Is Big Money Killing Snowboarding?

by The Editors on April 25, 2010

Olympians Obama 0421Time Magazine asks the age old action sports question: Is Snowboarding Getting Spoiled by Big Money, and Big Risks? Writer Christina Crapanzano then dives into the now cliché story of Shaun White vs. Kevin Pearce. It’s the over-simplified story of one snowboarder who risks everything learning a new trick and goes on to become a huge celebrity and the other who took the same risk and ended up in the hospital with a traumatic brain injury.

As the money and risks rise, the loss for snowboarding could be the very things that draw so many to the sport — its accessibility, esprit de corps and sheer pleasure. “I really believe that it will never lose that — it can’t lose that primarily because snowboarding is really fun,” Rice says. “That’s the base of it. It’s as simple as that.”

We have to agree with Travis. Forget all the Olympic hoopla, the media, the big dollar sponsorship and go hike a hill. It’s still fun. And they can never take that away. Not even in the pages of Time Magazine.

[Link: Time.com]

Apeli April 25, 2010 at 10:14 pm

It wasn’t the big money that pushed Pierce to doing the doubles, it was the progression of the sport. Every single snowboarder wants to get better and when you’re good enough, learning new tricks get riskier.

duh April 26, 2010 at 11:22 am

The Pierce family isn’t exactly broke… i don’t think money is the motivator. It’s a reward for hard work.

Kevin could have just as easily gotton the same injury doing a 15′ frontside air in an icy Vermont pipe.

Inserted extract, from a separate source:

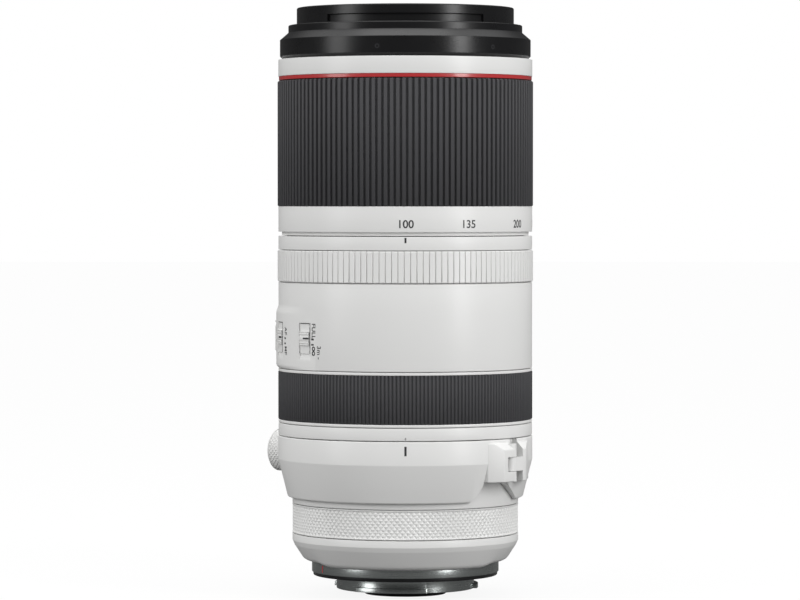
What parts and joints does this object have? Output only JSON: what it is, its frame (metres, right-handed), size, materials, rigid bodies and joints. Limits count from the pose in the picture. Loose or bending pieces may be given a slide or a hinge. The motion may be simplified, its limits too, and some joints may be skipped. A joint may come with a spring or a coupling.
{
  "type": "telephoto zoom camera lens",
  "caption": "White telephoto zoom camera lens with ribbed grips, slide switches, a bayonet mount and a hinged tripod collar; its front barrel extends as the zoom ring turns.",
  "frame": {"origin": "centre of the mount flange's rear face, on the optical axis", "axes": "+Z along the optical axis towards the front of the lens; -Y is the side with the zoom scale and the index line; +Y is the side of the tripod foot; -X is the side of the switches"},
  "size_m": [0.0988, 0.1251, 0.2159],
  "materials": {
    "white_shell": "satin white paint",
    "white_collar": "satin white paint",
    "light_ring": "satin white paint",
    "black_ring": "satin black",
    "red_stripe": "satin red",
    "grip_rubber": "matt",
    "gasket_rubber": "matt",
    "black_metal": "matt black",
    "black_plastic": "matt black",
    "grey_plastic": "satin",
    "switch_plastic": "satin dark grey",
    "mount_steel": "bright satin",
    "pin_steel": "ground",
    "brass_parts": "polished",
    "lens_glass": "coated",
    "circuit": "solder resist"
  },
  "bodies": {
    "barrel": {"guide_tube": "black_metal", "index_band": "light_ring", "main_barrel": "white_shell", "brake_pads": "grip_rubber", "switch_panel": "light_ring", "rear_barrel": "white_shell", "rear_band": "white_shell", "rear_cover": "light_ring", "mount_flange": "mount_steel", "mount_gasket": "gasket_rubber", "contact_block": "black_plastic", "contact_pins": "brass_parts", "rear_baffle": "black_plastic", "rear_element": "lens_glass", "circuit_board": "circuit", "focus_rails": "pin_steel", "rail_bridge": "black_metal", "focus_motor": "pin_steel"},
    "zoom_ring": {"zoom_ring": "white_shell", "zoom_grip": "grip_rubber", "cam_tube": "black_metal", "zoom_keys": "pin_steel"},
    "front_group": {"front_ring": "black_ring", "name_band": "light_ring", "accent_ring": "red_stripe", "extension_tube": "white_shell", "front_cell": "black_metal", "front_element": "lens_glass", "second_element": "lens_glass", "third_element": "lens_glass", "front_retainer": "black_metal", "doublet_retainer": "black_metal", "front_followers": "brass_parts"},
    "zoom_carrier": {"zoom_carrier": "black_plastic", "carrier_followers": "brass_parts", "zoom_elements": "lens_glass", "iris_housing": "black_plastic", "iris_blades": "black_metal", "iris_ring": "black_plastic"},
    "stabiliser_guide": {"stabiliser_guide": "black_plastic"},
    "stabiliser_frame": {"stabiliser_frame": "black_plastic", "stabiliser_element": "lens_glass"},
    "focus_carriage": {"focus_carriage": "black_plastic", "focus_element": "lens_glass"},
    "tension_ring": {"tension_ring": "light_ring"},
    "focus_ring": {"focus_ring": "light_ring", "focus_grip": "grip_rubber"},
    "control_ring": {"control_ring": "grey_plastic"},
    "collar": {"collar_base": "white_collar", "tripod_insert": "pin_steel", "hinge_pin": "pin_steel"},
    "collar_gate": {"collar_gate": "white_collar"},
    "lock_washer": {"lock_washer": "pin_steel"},
    "lock_knob": {"lock_knob": "black_metal"},
    "limiter_switch": {"limiter_switch": "switch_plastic"},
    "focus_mode_switch": {"focus_mode_switch": "switch_plastic"},
    "stabiliser_switch": {"stabiliser_switch": "switch_plastic"},
    "stabiliser_mode_switch": {"stabiliser_mode_switch": "switch_plastic"}
  },
  "joints": [
    {"name": "zoom_turn", "type": "hinge", "parent": "barrel", "child": "zoom_ring", "pos_m": [0, 0, 0.15], "axis": [0, 0, 1], "range_deg": [-120, 0]},
    {"name": "front_slide", "type": "slide", "parent": "barrel", "child": "front_group", "axis": [0, 0, 1], "range_m": [0, 0.0851]},
    {"name": "carrier_slide", "type": "slide", "parent": "barrel", "child": "zoom_carrier", "axis": [0, 0, 1], "range_m": [0, 0.0401]},
    {"name": "stabiliser_x", "type": "slide", "parent": "zoom_carrier", "child": "stabiliser_guide", "axis": [1, 0, 0], "range_m": [-0.001, 0.001]},
    {"name": "stabiliser_y", "type": "slide", "parent": "stabiliser_guide", "child": "stabiliser_frame", "axis": [0, 1, 0], "range_m": [-0.001, 0.001]},
    {"name": "focus_slide", "type": "slide", "parent": "barrel", "child": "focus_carriage", "axis": [0, 0, 1], "range_m": [0, 0.01]},
    {"name": "tension_turn", "type": "hinge", "parent": "barrel", "child": "tension_ring", "pos_m": [0, 0, 0.113], "axis": [0, 0, 1], "range_deg": [-60, 0]},
    {"name": "focus_turn", "type": "hinge", "parent": "barrel", "child": "focus_ring", "pos_m": [0, 0, 0.065], "axis": [0, 0, 1], "continuous": true},
    {"name": "control_turn", "type": "hinge", "parent": "barrel", "child": "control_ring", "pos_m": [0, 0, 0.02], "axis": [0, 0, 1], "continuous": true},
    {"name": "collar_turn", "type": "hinge", "parent": "barrel", "child": "collar", "pos_m": [0, 0, 0.039], "axis": [0, 0, 1], "continuous": true},
    {"name": "gate_swing", "type": "hinge", "parent": "collar", "child": "collar_gate", "pos_m": [0.0381, -0.02769, 0.042], "axis": [0, 0, 1], "range_deg": [0, 105]},
    {"name": "lock_travel", "type": "slide", "parent": "collar", "child": "lock_washer", "axis": [-0.809, 0.5878, 0], "range_m": [0, 0.0012]},
    {"name": "lock_turn", "type": "hinge", "parent": "lock_washer", "child": "lock_knob", "pos_m": [-0.03547, 0.03114, 0.0424], "axis": [-0.809, 0.5878, 0], "range_deg": [0, 540]},
    {"name": "limiter_slide", "type": "slide", "parent": "barrel", "child": "limiter_switch", "axis": [0, 0, -1], "range_m": [0, 0.002]},
    {"name": "focus_mode_slide", "type": "slide", "parent": "barrel", "child": "focus_mode_switch", "axis": [0, 0, -1], "range_m": [0, 0.002]},
    {"name": "stabiliser_slide", "type": "slide", "parent": "barrel", "child": "stabiliser_switch", "axis": [0, 0, -1], "range_m": [0, 0.002]},
    {"name": "stabiliser_mode_slide", "type": "slide", "parent": "barrel", "child": "stabiliser_mode_switch", "axis": [0, 0, -1], "range_m": [0, 0.004]}
  ],
  "couplings": [
    {"joint": "front_slide", "follows": "zoom_turn", "m_per_rad": -0.040585},
    {"joint": "carrier_slide", "follows": "zoom_turn", "m_per_rad": -0.019099},
    {"joint": "lock_travel", "follows": "lock_turn", "m_per_rad": 0.0001114}
  ]
}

Edd21 April 27, 2010 at 7:43 am

I agree, the factor is not money, it’s progression. To me therer is 2 way to progress :
– do more, like spin to win, bigger air, more step stairs, higher bomb drop
– do different, like shred, unusual places to ride, hiking, natural terrain, Tweak, alley oop, contraray grabs, smoothness

I’m a Big fan of Pipe, and I don’t really enjoy a run full of double, even when I admit that there is something missing in a run without it. And the famous Double BigMac (twist) is pretty uggly to see.

It seems to be human to always going further, faster, stronger….somethinger. When just looking what you have, stepping aside and creating new things (tricks, trips, attitudes) is tributed to “hardcore” and “deviant” people.
It reminds me the current ecological thinking, stop growing, start economise and think

Edd

industry April 29, 2010 at 1:11 pm

This is not about the dough it is about the progression.

Tardzinger April 30, 2010 at 8:56 am

I don’t know, I still have fun snowboarding so I’d have to say no it not ruined.